This must, of course, be a partial entry on Bleak House as a full entry might be as long and twisting as the novel itself. It is the original "large, loose, baggy monster," to borrow from Virginia Woolf, filled with so many subplots and distractions that folks can argue long and hard about what is the true center of the book. If it has one at all.
The reason I treat it on a site devoted to crime fiction is that, to my knowledge, Bleak House is the first novel to include a professional detective among its cast of characters, Inspector Bucket, who does eventually get his man...err, woman for the murder of a vile solicitor called Tulkinghorn. (Dickens' felicity with names is one of the strongest recommendations to read his work. He had no fear appending ridiculous names to his creations, more bravery than any authors working today.)
Aside from its elements as the first police procedural novel, what Dickens wrote is a meditation on the processes and mechanisms of justice. It spends inordinate amounts of time mucking around in the inheritance courts, called the Courts of Chancery, how can one hear that and not have punny ideas spring to life? Who wins and loses in a drawn out battle of wills? Who finds a new draft of an old will? Who can dig back into history, sweep away the dry dust, and figure out the questions that really matter? For those that don't already know, Dickens allows little faith in the process to dribble into the more satiric aspects of the novel. It's rarely good news with him.

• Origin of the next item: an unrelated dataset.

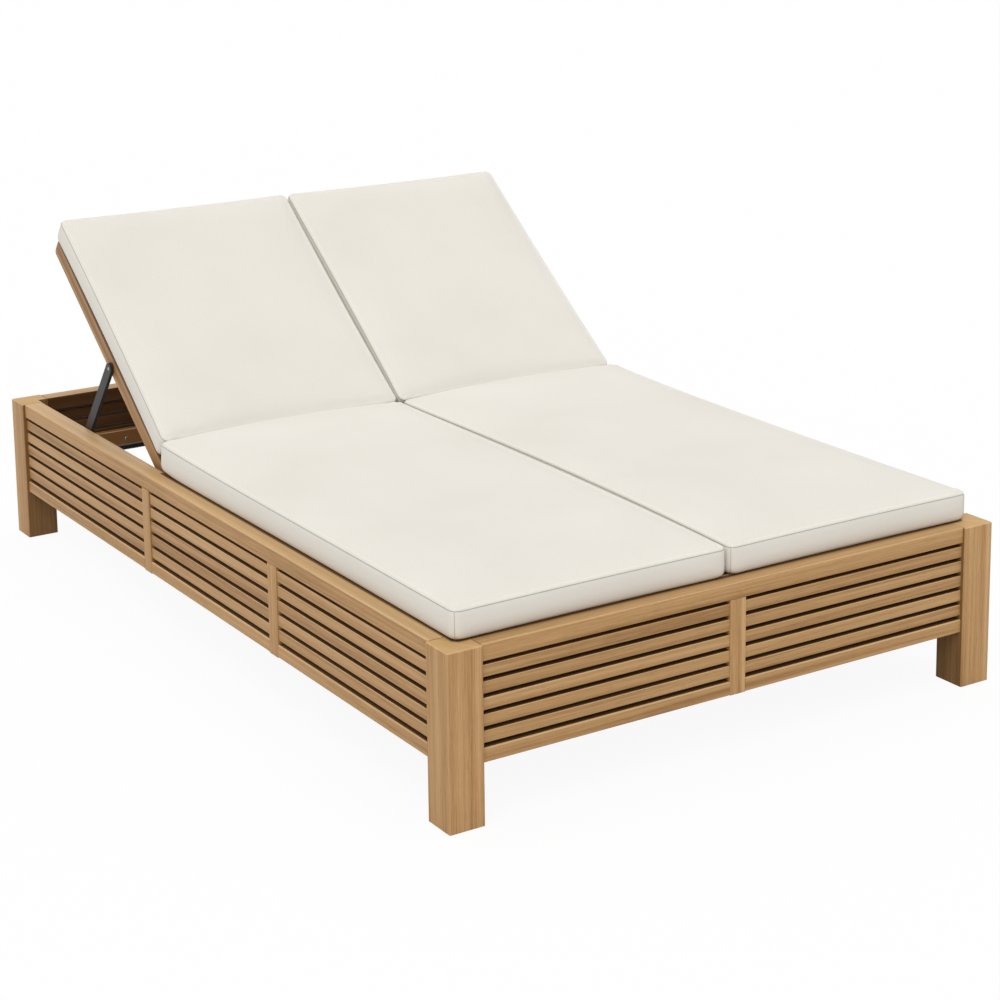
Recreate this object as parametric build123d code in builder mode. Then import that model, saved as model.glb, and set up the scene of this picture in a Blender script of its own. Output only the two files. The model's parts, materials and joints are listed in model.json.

Read Bleak House not just because of its longevity, but also because it's a good mystery novel period. Yes, it embraces some of the worst of the Victorian literary flourishes. Yes, the book opens with many well-written pages of fog and mud, themes that become important as one walks into foggy courtrooms and begins digging into the muddy past. Yes, the language is hard, opaque, long in paragraph, but beautiful. It's worth the effort to engage and make what you can from Bleak House.